Start

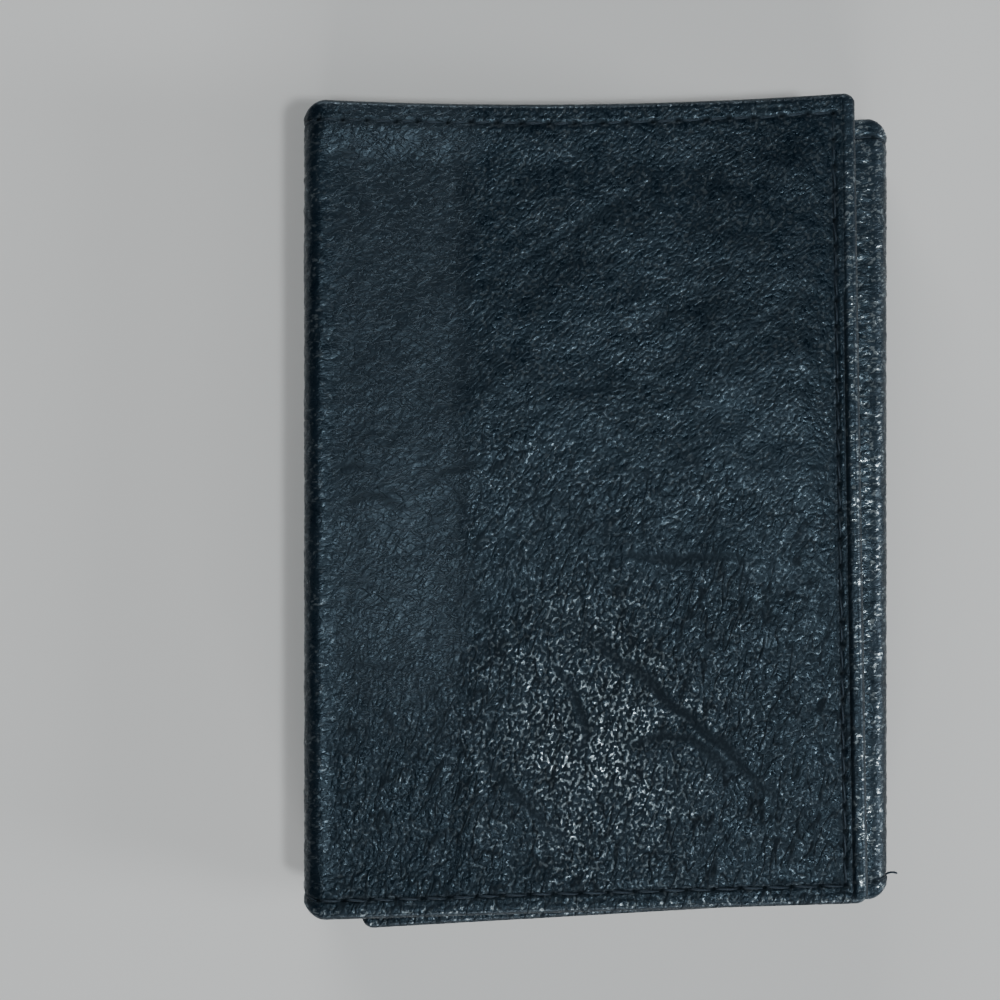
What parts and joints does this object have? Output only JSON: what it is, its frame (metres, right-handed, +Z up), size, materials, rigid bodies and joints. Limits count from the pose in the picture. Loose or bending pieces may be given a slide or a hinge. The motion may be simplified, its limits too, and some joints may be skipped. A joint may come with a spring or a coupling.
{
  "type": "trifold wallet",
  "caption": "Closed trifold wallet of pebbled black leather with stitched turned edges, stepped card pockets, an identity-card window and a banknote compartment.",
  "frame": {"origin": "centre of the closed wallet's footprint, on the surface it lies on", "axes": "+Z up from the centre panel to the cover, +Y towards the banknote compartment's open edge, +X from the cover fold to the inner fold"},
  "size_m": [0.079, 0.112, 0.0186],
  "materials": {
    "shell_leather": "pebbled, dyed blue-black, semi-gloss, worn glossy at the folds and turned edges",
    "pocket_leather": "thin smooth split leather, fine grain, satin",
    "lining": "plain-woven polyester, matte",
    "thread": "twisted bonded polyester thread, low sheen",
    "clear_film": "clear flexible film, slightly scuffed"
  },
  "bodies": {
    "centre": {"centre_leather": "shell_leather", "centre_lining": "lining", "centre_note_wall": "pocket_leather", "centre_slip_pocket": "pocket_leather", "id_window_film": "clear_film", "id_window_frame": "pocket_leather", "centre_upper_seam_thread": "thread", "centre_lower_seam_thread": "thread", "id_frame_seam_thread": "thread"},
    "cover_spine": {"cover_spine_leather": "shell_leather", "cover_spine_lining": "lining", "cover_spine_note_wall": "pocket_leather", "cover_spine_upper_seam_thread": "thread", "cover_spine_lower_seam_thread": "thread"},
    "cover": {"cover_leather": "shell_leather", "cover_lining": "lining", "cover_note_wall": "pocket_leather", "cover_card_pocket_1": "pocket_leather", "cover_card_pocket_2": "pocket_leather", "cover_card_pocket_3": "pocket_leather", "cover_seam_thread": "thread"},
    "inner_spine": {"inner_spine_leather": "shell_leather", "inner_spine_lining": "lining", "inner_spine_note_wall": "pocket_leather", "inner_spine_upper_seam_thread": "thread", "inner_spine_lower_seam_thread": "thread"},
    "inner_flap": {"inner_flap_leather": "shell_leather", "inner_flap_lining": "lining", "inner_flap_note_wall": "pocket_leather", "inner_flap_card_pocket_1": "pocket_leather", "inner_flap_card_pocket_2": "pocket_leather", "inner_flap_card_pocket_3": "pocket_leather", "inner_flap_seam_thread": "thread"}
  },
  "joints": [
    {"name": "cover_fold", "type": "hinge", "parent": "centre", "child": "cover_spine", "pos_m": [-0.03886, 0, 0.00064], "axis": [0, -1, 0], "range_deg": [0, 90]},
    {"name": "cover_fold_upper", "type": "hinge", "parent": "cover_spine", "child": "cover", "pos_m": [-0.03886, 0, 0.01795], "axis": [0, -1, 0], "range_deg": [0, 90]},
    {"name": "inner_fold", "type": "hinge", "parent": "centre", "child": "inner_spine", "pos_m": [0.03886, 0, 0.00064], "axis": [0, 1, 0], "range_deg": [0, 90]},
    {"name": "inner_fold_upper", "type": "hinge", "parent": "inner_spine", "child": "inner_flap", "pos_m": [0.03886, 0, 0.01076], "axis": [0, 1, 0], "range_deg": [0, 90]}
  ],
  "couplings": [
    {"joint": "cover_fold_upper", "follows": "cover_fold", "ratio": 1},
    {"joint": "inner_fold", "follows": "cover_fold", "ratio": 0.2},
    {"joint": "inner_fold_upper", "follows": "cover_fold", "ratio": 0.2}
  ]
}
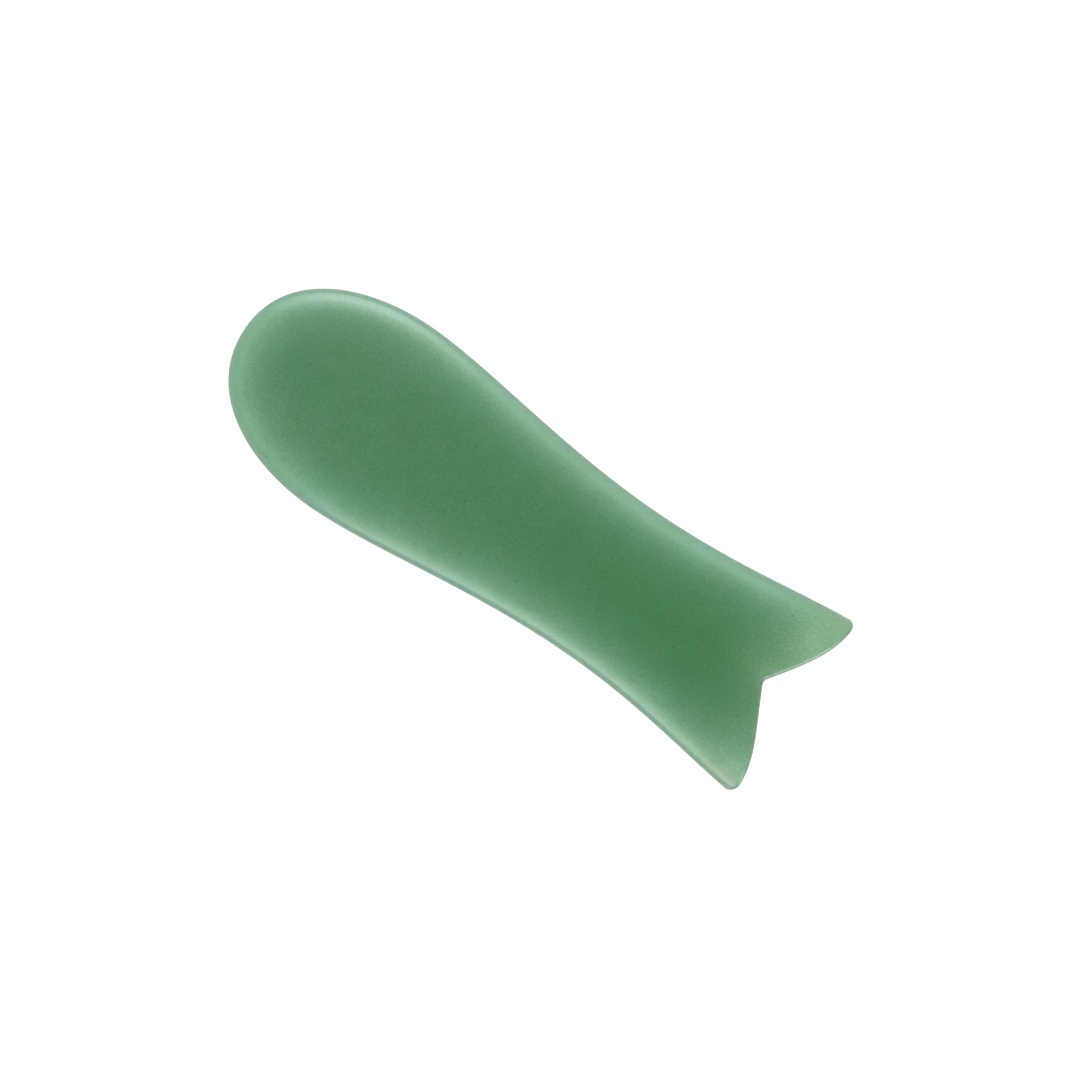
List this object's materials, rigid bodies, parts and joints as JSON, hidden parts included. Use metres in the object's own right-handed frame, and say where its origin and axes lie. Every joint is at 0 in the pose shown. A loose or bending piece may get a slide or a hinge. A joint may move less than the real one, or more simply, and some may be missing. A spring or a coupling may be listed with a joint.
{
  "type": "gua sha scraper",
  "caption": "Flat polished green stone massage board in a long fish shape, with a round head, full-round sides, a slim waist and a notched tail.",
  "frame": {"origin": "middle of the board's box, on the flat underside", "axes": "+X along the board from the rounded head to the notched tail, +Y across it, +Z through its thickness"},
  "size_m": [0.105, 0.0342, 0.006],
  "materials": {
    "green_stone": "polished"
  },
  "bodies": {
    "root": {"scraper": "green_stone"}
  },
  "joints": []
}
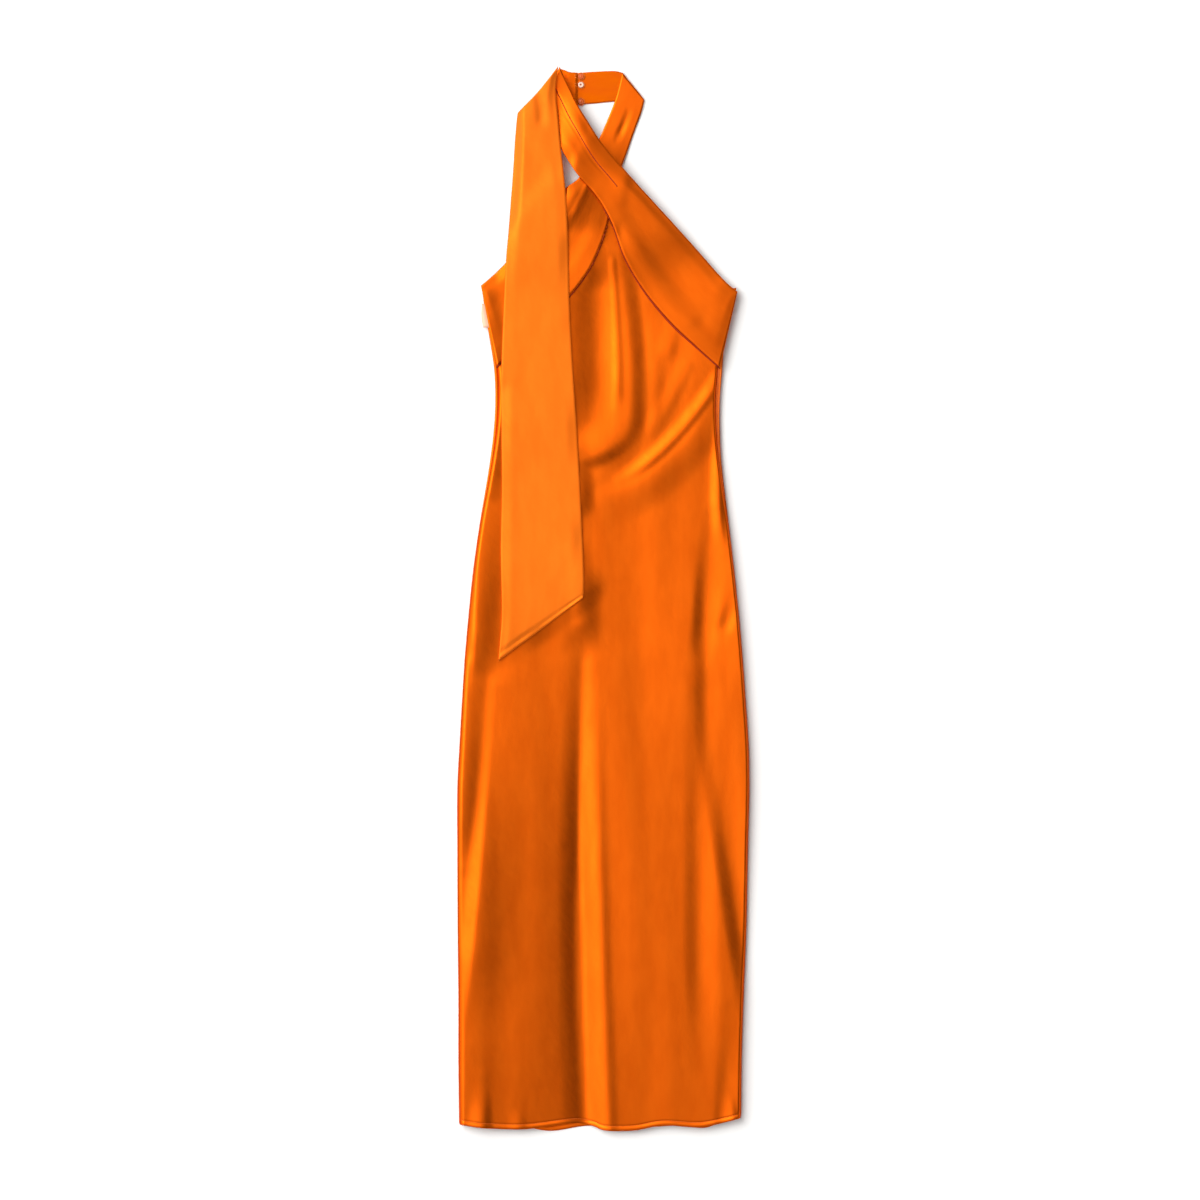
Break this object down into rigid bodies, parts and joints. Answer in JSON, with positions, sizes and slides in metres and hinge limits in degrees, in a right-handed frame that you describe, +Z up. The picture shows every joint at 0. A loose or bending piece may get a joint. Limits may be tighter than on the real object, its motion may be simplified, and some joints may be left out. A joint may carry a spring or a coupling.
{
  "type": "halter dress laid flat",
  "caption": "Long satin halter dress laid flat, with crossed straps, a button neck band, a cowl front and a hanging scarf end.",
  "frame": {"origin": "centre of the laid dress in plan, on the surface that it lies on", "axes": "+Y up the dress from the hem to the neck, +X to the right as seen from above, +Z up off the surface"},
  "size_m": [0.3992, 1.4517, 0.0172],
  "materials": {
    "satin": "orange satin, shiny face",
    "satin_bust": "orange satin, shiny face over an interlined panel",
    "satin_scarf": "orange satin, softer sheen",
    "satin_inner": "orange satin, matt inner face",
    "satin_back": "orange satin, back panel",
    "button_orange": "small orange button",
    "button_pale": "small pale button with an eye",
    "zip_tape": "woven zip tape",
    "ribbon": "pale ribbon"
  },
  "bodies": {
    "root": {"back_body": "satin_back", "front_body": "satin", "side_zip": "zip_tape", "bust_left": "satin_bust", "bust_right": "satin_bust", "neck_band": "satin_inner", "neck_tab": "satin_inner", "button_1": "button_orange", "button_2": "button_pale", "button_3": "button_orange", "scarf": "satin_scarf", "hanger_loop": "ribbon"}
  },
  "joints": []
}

End

What you should do:
Give all of the entries again, word for word.

Response below:
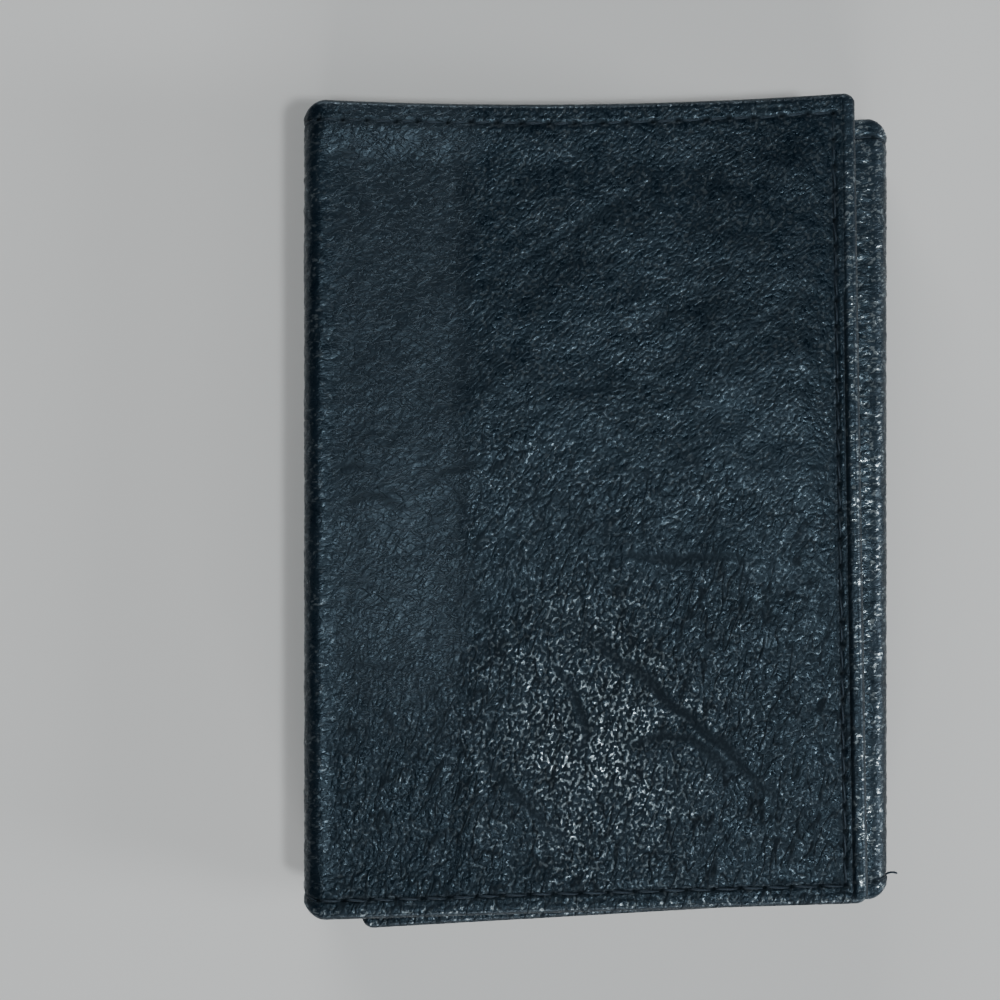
What parts and joints does this object have? Output only JSON: what it is, its frame (metres, right-handed, +Z up), size, materials, rigid bodies and joints. Limits count from the pose in the picture. Loose or bending pieces may be given a slide or a hinge. The motion may be simplified, its limits too, and some joints may be skipped. A joint may come with a spring or a coupling.
{
  "type": "trifold wallet",
  "caption": "Closed trifold wallet of pebbled black leather with stitched turned edges, stepped card pockets, an identity-card window and a banknote compartment.",
  "frame": {"origin": "centre of the closed wallet's footprint, on the surface it lies on", "axes": "+Z up from the centre panel to the cover, +Y towards the banknote compartment's open edge, +X from the cover fold to the inner fold"},
  "size_m": [0.079, 0.112, 0.0186],
  "materials": {
    "shell_leather": "pebbled, dyed blue-black, semi-gloss, worn glossy at the folds and turned edges",
    "pocket_leather": "thin smooth split leather, fine grain, satin",
    "lining": "plain-woven polyester, matte",
    "thread": "twisted bonded polyester thread, low sheen",
    "clear_film": "clear flexible film, slightly scuffed"
  },
  "bodies": {
    "centre": {"centre_leather": "shell_leather", "centre_lining": "lining", "centre_note_wall": "pocket_leather", "centre_slip_pocket": "pocket_leather", "id_window_film": "clear_film", "id_window_frame": "pocket_leather", "centre_upper_seam_thread": "thread", "centre_lower_seam_thread": "thread", "id_frame_seam_thread": "thread"},
    "cover_spine": {"cover_spine_leather": "shell_leather", "cover_spine_lining": "lining", "cover_spine_note_wall": "pocket_leather", "cover_spine_upper_seam_thread": "thread", "cover_spine_lower_seam_thread": "thread"},
    "cover": {"cover_leather": "shell_leather", "cover_lining": "lining", "cover_note_wall": "pocket_leather", "cover_card_pocket_1": "pocket_leather", "cover_card_pocket_2": "pocket_leather", "cover_card_pocket_3": "pocket_leather", "cover_seam_thread": "thread"},
    "inner_spine": {"inner_spine_leather": "shell_leather", "inner_spine_lining": "lining", "inner_spine_note_wall": "pocket_leather", "inner_spine_upper_seam_thread": "thread", "inner_spine_lower_seam_thread": "thread"},
    "inner_flap": {"inner_flap_leather": "shell_leather", "inner_flap_lining": "lining", "inner_flap_note_wall": "pocket_leather", "inner_flap_card_pocket_1": "pocket_leather", "inner_flap_card_pocket_2": "pocket_leather", "inner_flap_card_pocket_3": "pocket_leather", "inner_flap_seam_thread": "thread"}
  },
  "joints": [
    {"name": "cover_fold", "type": "hinge", "parent": "centre", "child": "cover_spine", "pos_m": [-0.03886, 0, 0.00064], "axis": [0, -1, 0], "range_deg": [0, 90]},
    {"name": "cover_fold_upper", "type": "hinge", "parent": "cover_spine", "child": "cover", "pos_m": [-0.03886, 0, 0.01795], "axis": [0, -1, 0], "range_deg": [0, 90]},
    {"name": "inner_fold", "type": "hinge", "parent": "centre", "child": "inner_spine", "pos_m": [0.03886, 0, 0.00064], "axis": [0, 1, 0], "range_deg": [0, 90]},
    {"name": "inner_fold_upper", "type": "hinge", "parent": "inner_spine", "child": "inner_flap", "pos_m": [0.03886, 0, 0.01076], "axis": [0, 1, 0], "range_deg": [0, 90]}
  ],
  "couplings": [
    {"joint": "cover_fold_upper", "follows": "cover_fold", "ratio": 1},
    {"joint": "inner_fold", "follows": "cover_fold", "ratio": 0.2},
    {"joint": "inner_fold_upper", "follows": "cover_fold", "ratio": 0.2}
  ]
}
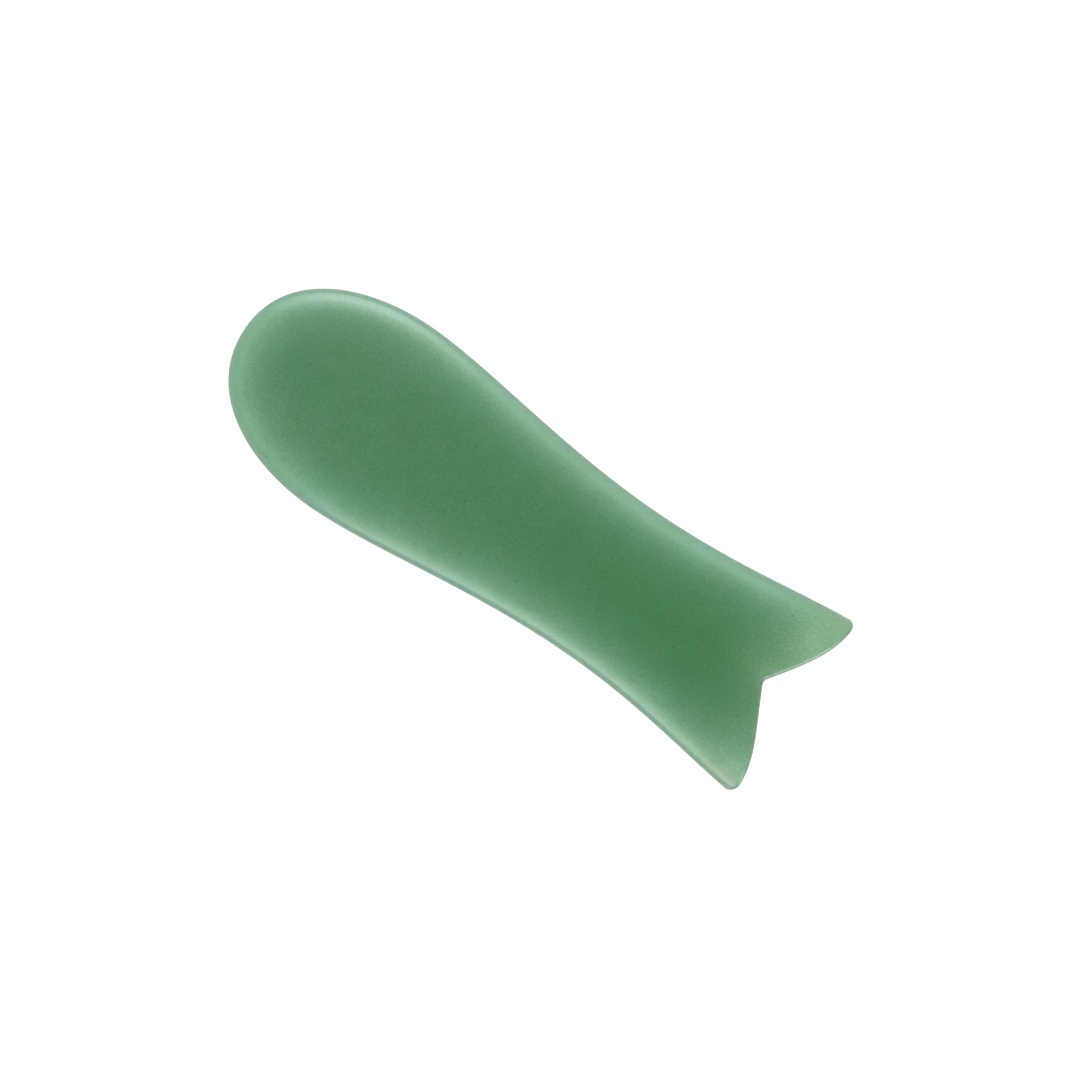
List this object's materials, rigid bodies, parts and joints as JSON, hidden parts included. Use metres in the object's own right-handed frame, and say where its origin and axes lie. Every joint is at 0 in the pose shown. A loose or bending piece may get a slide or a hinge. A joint may move less than the real one, or more simply, and some may be missing. A spring or a coupling may be listed with a joint.
{
  "type": "gua sha scraper",
  "caption": "Flat polished green stone massage board in a long fish shape, with a round head, full-round sides, a slim waist and a notched tail.",
  "frame": {"origin": "middle of the board's box, on the flat underside", "axes": "+X along the board from the rounded head to the notched tail, +Y across it, +Z through its thickness"},
  "size_m": [0.105, 0.0342, 0.006],
  "materials": {
    "green_stone": "polished"
  },
  "bodies": {
    "root": {"scraper": "green_stone"}
  },
  "joints": []
}
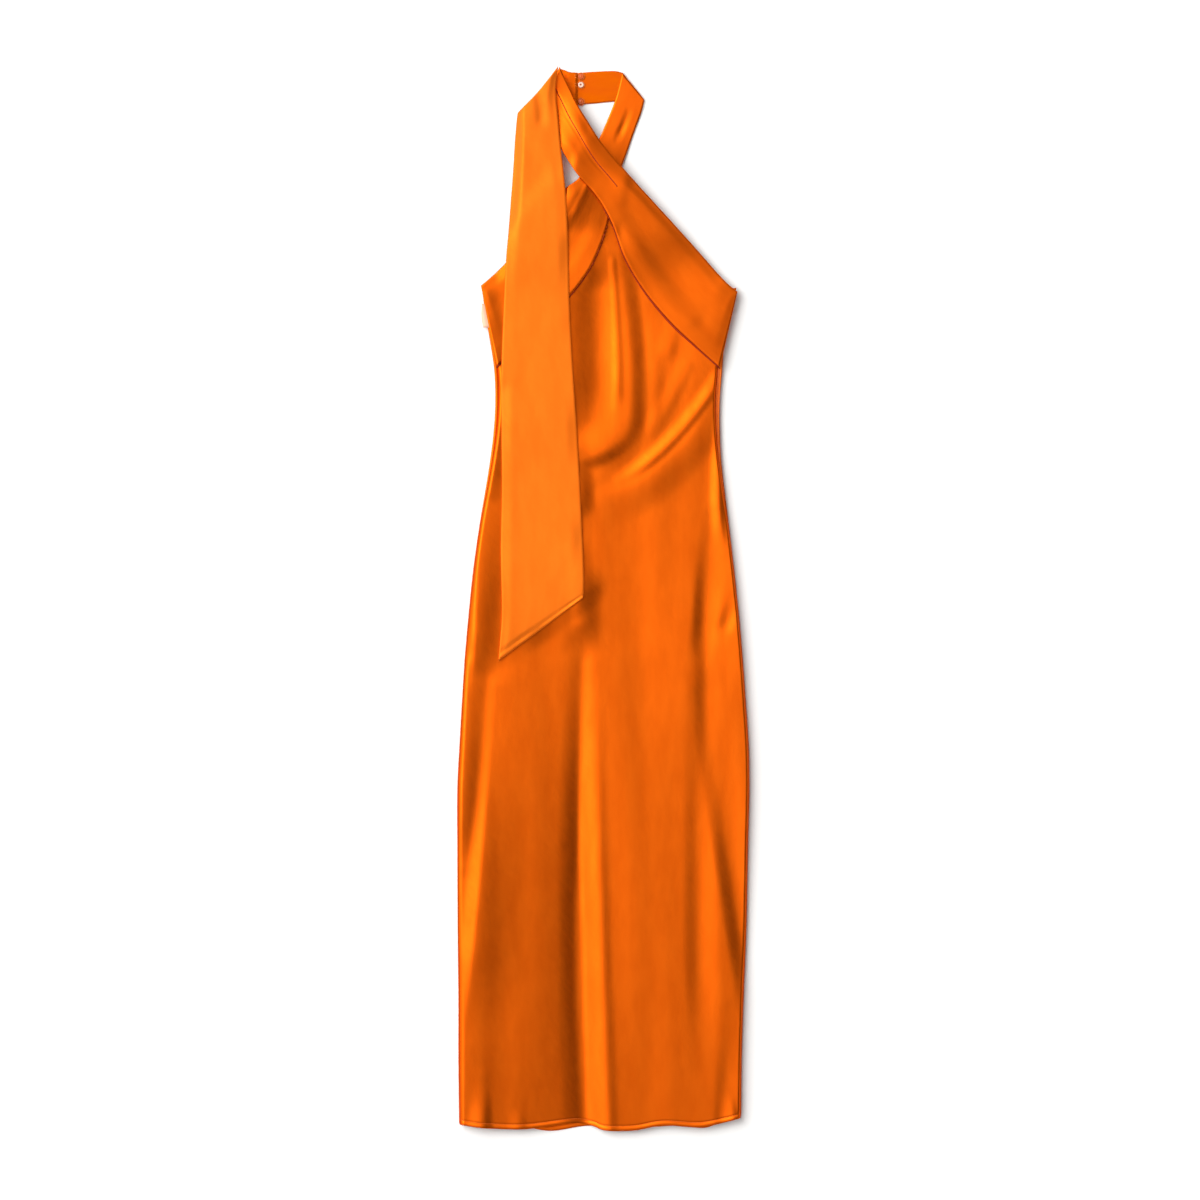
Break this object down into rigid bodies, parts and joints. Answer in JSON, with positions, sizes and slides in metres and hinge limits in degrees, in a right-handed frame that you describe, +Z up. The picture shows every joint at 0. A loose or bending piece may get a joint. Limits may be tighter than on the real object, its motion may be simplified, and some joints may be left out. A joint may carry a spring or a coupling.
{
  "type": "halter dress laid flat",
  "caption": "Long satin halter dress laid flat, with crossed straps, a button neck band, a cowl front and a hanging scarf end.",
  "frame": {"origin": "centre of the laid dress in plan, on the surface that it lies on", "axes": "+Y up the dress from the hem to the neck, +X to the right as seen from above, +Z up off the surface"},
  "size_m": [0.3992, 1.4517, 0.0172],
  "materials": {
    "satin": "orange satin, shiny face",
    "satin_bust": "orange satin, shiny face over an interlined panel",
    "satin_scarf": "orange satin, softer sheen",
    "satin_inner": "orange satin, matt inner face",
    "satin_back": "orange satin, back panel",
    "button_orange": "small orange button",
    "button_pale": "small pale button with an eye",
    "zip_tape": "woven zip tape",
    "ribbon": "pale ribbon"
  },
  "bodies": {
    "root": {"back_body": "satin_back", "front_body": "satin", "side_zip": "zip_tape", "bust_left": "satin_bust", "bust_right": "satin_bust", "neck_band": "satin_inner", "neck_tab": "satin_inner", "button_1": "button_orange", "button_2": "button_pale", "button_3": "button_orange", "scarf": "satin_scarf", "hanger_loop": "ribbon"}
  },
  "joints": []
}